SUPPLIED MATERIAL:
[BEGIN]

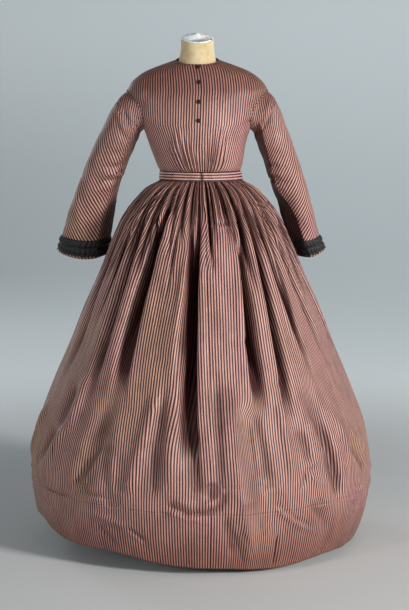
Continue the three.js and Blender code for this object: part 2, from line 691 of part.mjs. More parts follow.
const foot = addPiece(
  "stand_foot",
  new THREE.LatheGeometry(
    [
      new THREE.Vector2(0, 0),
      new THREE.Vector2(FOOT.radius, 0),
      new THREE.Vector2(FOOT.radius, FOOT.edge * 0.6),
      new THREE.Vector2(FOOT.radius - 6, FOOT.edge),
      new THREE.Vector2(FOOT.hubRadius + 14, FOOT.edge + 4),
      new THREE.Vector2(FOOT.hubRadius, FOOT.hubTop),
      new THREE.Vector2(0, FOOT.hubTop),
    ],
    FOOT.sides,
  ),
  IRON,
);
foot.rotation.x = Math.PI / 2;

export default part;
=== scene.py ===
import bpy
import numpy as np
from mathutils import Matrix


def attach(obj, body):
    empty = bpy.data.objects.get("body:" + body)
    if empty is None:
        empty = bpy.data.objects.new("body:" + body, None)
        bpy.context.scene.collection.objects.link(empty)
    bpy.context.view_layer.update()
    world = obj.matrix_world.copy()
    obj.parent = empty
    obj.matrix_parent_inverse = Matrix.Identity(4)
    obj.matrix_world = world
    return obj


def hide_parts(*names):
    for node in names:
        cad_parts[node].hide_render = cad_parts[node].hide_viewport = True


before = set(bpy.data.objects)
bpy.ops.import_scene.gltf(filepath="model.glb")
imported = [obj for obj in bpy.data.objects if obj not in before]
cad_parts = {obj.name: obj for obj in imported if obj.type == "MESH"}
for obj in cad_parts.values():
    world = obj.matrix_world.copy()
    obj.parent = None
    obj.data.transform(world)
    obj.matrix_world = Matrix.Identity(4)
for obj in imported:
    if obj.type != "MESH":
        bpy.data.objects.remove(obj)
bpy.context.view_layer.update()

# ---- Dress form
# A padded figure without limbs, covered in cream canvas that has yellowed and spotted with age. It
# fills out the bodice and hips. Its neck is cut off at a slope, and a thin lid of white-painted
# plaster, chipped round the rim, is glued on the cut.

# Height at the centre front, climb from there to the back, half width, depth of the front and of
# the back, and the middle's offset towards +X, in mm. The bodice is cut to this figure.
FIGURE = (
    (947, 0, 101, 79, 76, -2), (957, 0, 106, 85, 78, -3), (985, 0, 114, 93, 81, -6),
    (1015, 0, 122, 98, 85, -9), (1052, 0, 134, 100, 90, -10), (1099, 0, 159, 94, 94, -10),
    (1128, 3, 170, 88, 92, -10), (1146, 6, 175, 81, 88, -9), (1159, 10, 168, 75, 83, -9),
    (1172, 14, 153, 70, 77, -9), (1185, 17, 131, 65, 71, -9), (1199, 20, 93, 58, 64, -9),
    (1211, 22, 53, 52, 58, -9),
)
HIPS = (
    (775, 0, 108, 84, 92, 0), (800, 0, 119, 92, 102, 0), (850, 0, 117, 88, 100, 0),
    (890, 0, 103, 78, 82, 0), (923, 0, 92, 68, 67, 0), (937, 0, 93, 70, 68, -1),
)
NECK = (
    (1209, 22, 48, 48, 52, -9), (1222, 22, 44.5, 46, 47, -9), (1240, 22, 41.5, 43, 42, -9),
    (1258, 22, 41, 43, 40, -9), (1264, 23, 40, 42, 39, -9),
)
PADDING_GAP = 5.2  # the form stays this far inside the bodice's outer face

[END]
[BEGIN]

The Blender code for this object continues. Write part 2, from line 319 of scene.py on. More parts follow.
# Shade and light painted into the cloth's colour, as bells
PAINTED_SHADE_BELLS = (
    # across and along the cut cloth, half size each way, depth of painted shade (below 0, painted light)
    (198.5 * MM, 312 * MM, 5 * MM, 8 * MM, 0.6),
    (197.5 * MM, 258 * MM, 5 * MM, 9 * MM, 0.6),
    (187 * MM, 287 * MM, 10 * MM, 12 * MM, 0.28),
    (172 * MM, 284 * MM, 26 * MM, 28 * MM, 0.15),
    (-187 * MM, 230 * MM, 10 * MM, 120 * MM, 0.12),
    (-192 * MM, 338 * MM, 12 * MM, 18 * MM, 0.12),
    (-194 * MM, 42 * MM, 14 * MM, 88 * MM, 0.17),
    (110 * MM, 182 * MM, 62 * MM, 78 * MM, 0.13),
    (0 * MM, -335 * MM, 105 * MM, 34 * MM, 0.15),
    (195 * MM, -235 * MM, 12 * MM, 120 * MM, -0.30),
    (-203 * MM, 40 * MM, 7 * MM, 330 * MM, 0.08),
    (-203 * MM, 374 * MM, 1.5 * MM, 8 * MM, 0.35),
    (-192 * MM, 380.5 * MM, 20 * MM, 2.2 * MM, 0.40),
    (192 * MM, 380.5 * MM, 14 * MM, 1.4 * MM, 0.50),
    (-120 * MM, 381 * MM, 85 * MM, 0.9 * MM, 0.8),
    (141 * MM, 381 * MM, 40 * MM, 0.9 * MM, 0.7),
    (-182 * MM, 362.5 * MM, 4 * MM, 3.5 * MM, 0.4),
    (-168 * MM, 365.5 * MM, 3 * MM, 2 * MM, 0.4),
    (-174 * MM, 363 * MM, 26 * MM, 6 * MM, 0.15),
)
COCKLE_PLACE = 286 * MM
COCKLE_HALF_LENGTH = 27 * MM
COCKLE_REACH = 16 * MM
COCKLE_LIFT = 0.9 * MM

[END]

Going down the listing above, begin printing at the line with "Continue the three.js" and finish with the line with "# plaster, chipped", exactly as they appear.

Continue the three.js and Blender code for this object: part 2, from line 691 of part.mjs. More parts follow.
const foot = addPiece(
  "stand_foot",
  new THREE.LatheGeometry(
    [
      new THREE.Vector2(0, 0),
      new THREE.Vector2(FOOT.radius, 0),
      new THREE.Vector2(FOOT.radius, FOOT.edge * 0.6),
      new THREE.Vector2(FOOT.radius - 6, FOOT.edge),
      new THREE.Vector2(FOOT.hubRadius + 14, FOOT.edge + 4),
      new THREE.Vector2(FOOT.hubRadius, FOOT.hubTop),
      new THREE.Vector2(0, FOOT.hubTop),
    ],
    FOOT.sides,
  ),
  IRON,
);
foot.rotation.x = Math.PI / 2;

export default part;
=== scene.py ===
import bpy
import numpy as np
from mathutils import Matrix


def attach(obj, body):
    empty = bpy.data.objects.get("body:" + body)
    if empty is None:
        empty = bpy.data.objects.new("body:" + body, None)
        bpy.context.scene.collection.objects.link(empty)
    bpy.context.view_layer.update()
    world = obj.matrix_world.copy()
    obj.parent = empty
    obj.matrix_parent_inverse = Matrix.Identity(4)
    obj.matrix_world = world
    return obj


def hide_parts(*names):
    for node in names:
        cad_parts[node].hide_render = cad_parts[node].hide_viewport = True


before = set(bpy.data.objects)
bpy.ops.import_scene.gltf(filepath="model.glb")
imported = [obj for obj in bpy.data.objects if obj not in before]
cad_parts = {obj.name: obj for obj in imported if obj.type == "MESH"}
for obj in cad_parts.values():
    world = obj.matrix_world.copy()
    obj.parent = None
    obj.data.transform(world)
    obj.matrix_world = Matrix.Identity(4)
for obj in imported:
    if obj.type != "MESH":
        bpy.data.objects.remove(obj)
bpy.context.view_layer.update()

# ---- Dress form
# A padded figure without limbs, covered in cream canvas that has yellowed and spotted with age. It
# fills out the bodice and hips. Its neck is cut off at a slope, and a thin lid of white-painted
# plaster, chipped round the rim, is glued on the cut.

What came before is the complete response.